If exercise isn’t your thing, there are other methods of dealing with disappointment. The next thing you can try is the “screaming in a pillow” trick. When you’re alone, grab the first pillow that appeals to you. It could be a couch pillow or a pillow you sleep on at night. Now hold it up to your mouth and let it all out. Scream and scream and scream into the pillow. You’ll be surprised at just how much better you feel.
Your third option is a less-private one. Choose a trusted girlfriend who isn’t involved in whatever situation has disappointed you. Meet up with your pal and set a timer for 15 to 30 minutes. Your goal is to vent your heart out. But ask your pal to refrain from crosstalk. This is your chance to get your frustrations out. She can then give you feedback once the timer has gone off.
When it comes to dealing with disappointment, it's important to gain perspective on the situation. This is why Psych Central advises against making important decisions right after a disappointment has occurred. Wait until you’re calmer.

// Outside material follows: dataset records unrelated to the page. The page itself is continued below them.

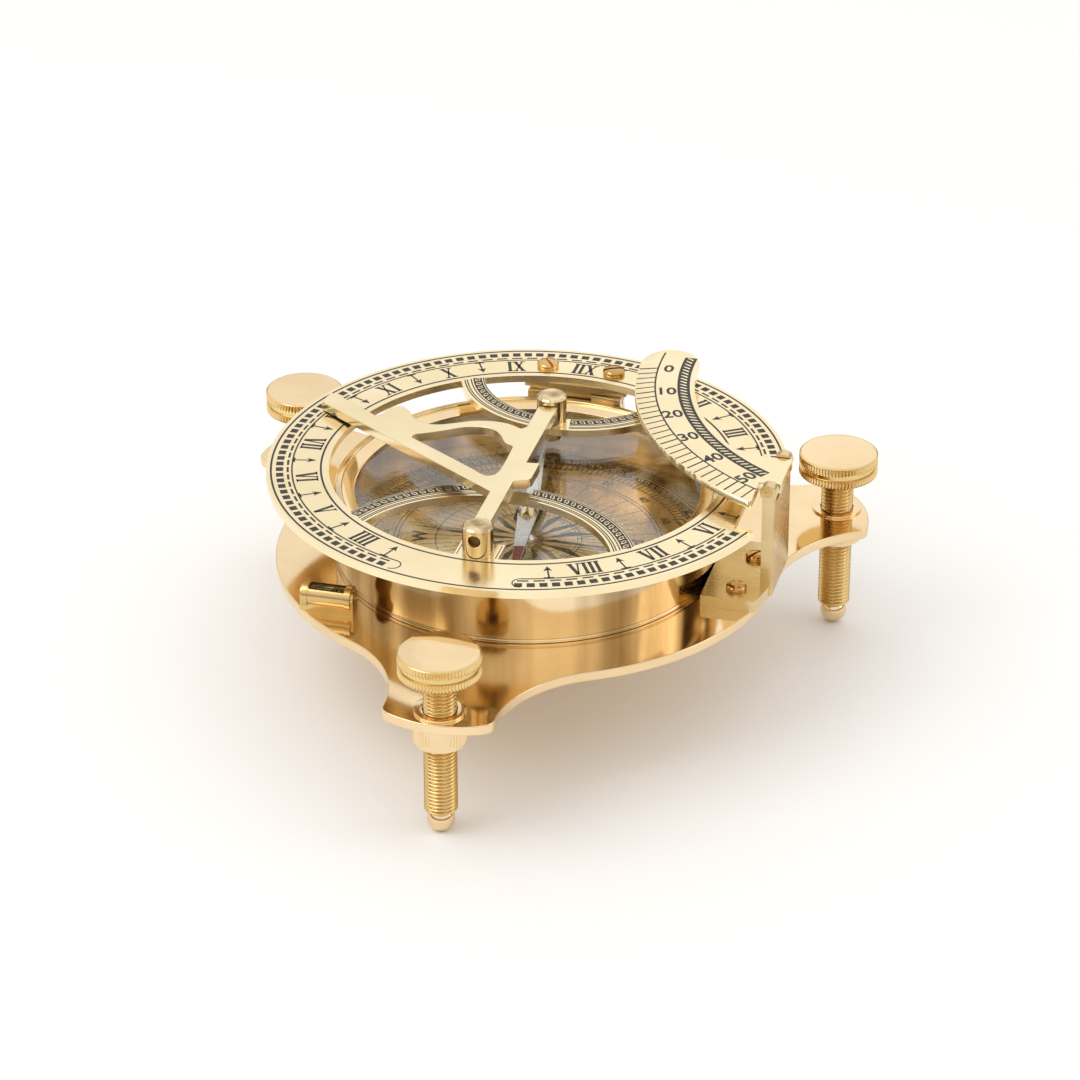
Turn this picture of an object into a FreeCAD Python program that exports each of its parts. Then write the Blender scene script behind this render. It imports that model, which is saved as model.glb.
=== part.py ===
import FreeCAD, Part
import math
import os

V = FreeCAD.Vector
UP = V(0, 0, 1)

# Overall
ring_dia = 127.0
foot_circle_r = 80.0
ear_angles = {"front": -90.0, "right": 30.0, "left": 150.0}

# Base plate
plate_top = 32.2
plate_thick = 2.5
plate_r = 61.8
ear_half = 13.4
ear_neck_r = 30.0
ear_end_r = 26.0
ear_reach = 86.9
ear_corner_r = 3.0

# Levelling screws
thread_r = 4.0
thread_clear = 0.08
screw_bottom = 5.6
knob_bottom = 42.1
knob_top = 47.9
knob_r = 9.75
ball_r = 3.3
spigot_r = 1.2

# Bushes
bush_flange_r = 6.15
bush_body_r = 5.0
bush_collar_r = 6.25
bush_flange_top = 32.75
bush_bottom = 24.0

# Compass bowl
bowl_r = 47.0
bowl_bore_r = 43.8
bowl_seat_r = 45.2
bowl_top = 50.5
seat_z = 47.5
bowl_floor = 33.4
card_top = 33.9
glass_top = 49.0

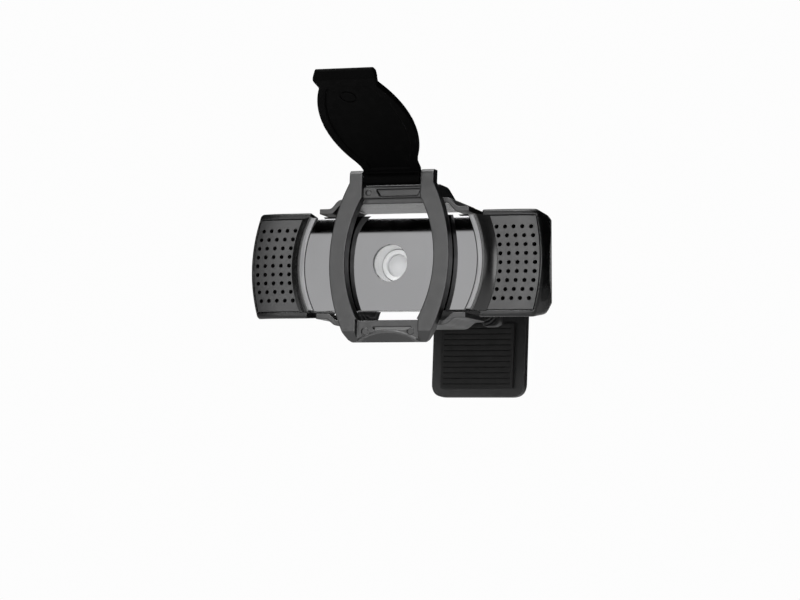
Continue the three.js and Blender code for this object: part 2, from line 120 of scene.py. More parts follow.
def slab(outline, start, end, view="front"):
    """A prism: an outline drawn in front view (x, z), plan (x, y) or side view (y, z)."""
    place = AXES[view]
    return skin("slab", [[place(a, b, depth) for a, b in outline] for depth in (start, end)])


def block(x0, x1, y0, y1, z0, z1):
    return slab([(x0, z0), (x1, z0), (x1, z1), (x0, z1)], y0, y1)


def rod(axis, radius, start, end, a=0.0, b=0.0, sides=64):
    """A cylinder along x or y; a and b are its place in the other two directions."""
    turns = [2 * math.pi * i / sides for i in range(sides)]
    circle = [(a + radius * math.cos(t), b + radius * math.sin(t)) for t in turns]
    return slab(circle, start, end, {"x": "side", "y": "front"}[axis])


def turned(profile, x=0.0, z=0.0, sides=96):
    """A closed profile of (radius, y) pairs turned about the Y direction."""
    vertices, faces = [], []
    count = len(profile)
    for i in range(sides):
        t = 2 * math.pi * i / sides
        vertices += [(x + r * math.cos(t), y, z + r * math.sin(t)) for r, y in profile]
    for i in range(sides):
        near, far = i * count, ((i + 1) % sides) * count
        for k in range(count):
            m = (k + 1) % count
            corner = [near + k, near + m, far + m, far + k]
            radii = [profile[k][0], profile[m][0]]
            if max(radii) < 1e-6:
                continue
            if radii[0] < 1e-6:
                corner = [near + k, near + m, far + m]
            elif radii[1] < 1e-6:
                corner = [near + k, near + m, far + k]
            faces.append(corner)
    return make("turned", vertices, faces)


def rounded(points, radius, steps):
    """A polygon with its corners rounded; radius is one number or one for each corner."""
    count = len(points)
    radii = radius if isinstance(radius, (list, tuple)) else [radius] * count
    outline = []
    for i, corner in enumerate(points):
        corner = Vector(corner)
        before, after = Vector(points[i - 1]), Vector(points[(i + 1) % count])
        one, two = (before - corner), (after - corner)
        reach = min(radii[i], one.length * 0.45, two.length * 0.45)
        if reach < 1e-4:
            outline.append(tuple(corner))
            continue
        start, end = corner + one.normalized() * reach, corner + two.normalized() * reach
        for k in range(steps + 1):
            t = k / steps
            point = start * (1 - t) ** 2 + corner * 2 * t * (1 - t) + end * t ** 2
            outline.append(tuple(point))
    return outline


def boolean(shape, others, how):
    for other in others:
        step = shape.modifiers.new(how, "BOOLEAN")
        step.operation = how
        step.solver = "MANIFOLD"
        step.object = other
        bake(shape)
        bpy.data.objects.remove(other)
    return shape


def join(shape, *others):
    return boolean(shape, others, "UNION")


def cut(shape, *others):
    return boolean(shape, others, "DIFFERENCE")


def common(shape, *others):
    return boolean(shape, others, "INTERSECT")


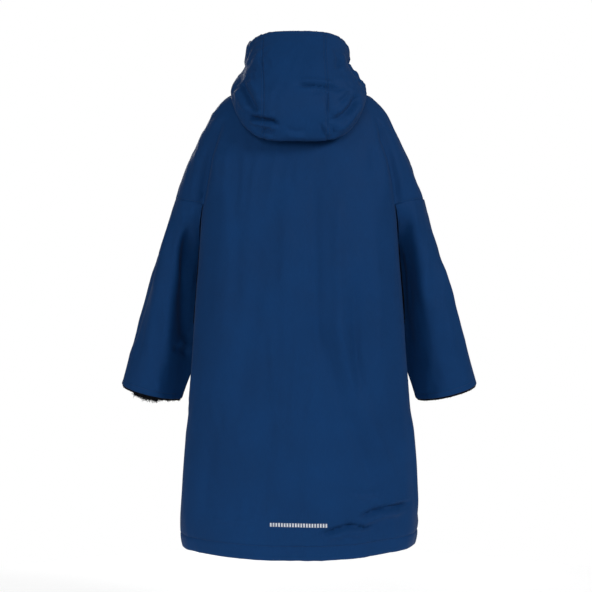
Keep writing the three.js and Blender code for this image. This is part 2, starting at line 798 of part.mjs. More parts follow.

In other words, try not to take it personally. “So many of us are all too ready to attribute negative life events to our own personal failings. We say that we deserved it, or attracted it to ourselves or were not ‘good enough’ to have a different outcome,” Sophie Henshaw, D.Psych., tells Psych Central. “The reality is, life will simply do what it does, whether you are there or not. In this instance, you happened to be present during the event, which actually had nothing to do with you.”
Instead, Henshaw suggests taking a perspective of detachment. Don’t make the given situation all about you. It’s OK not to know why something has happened. This will add perspective in general.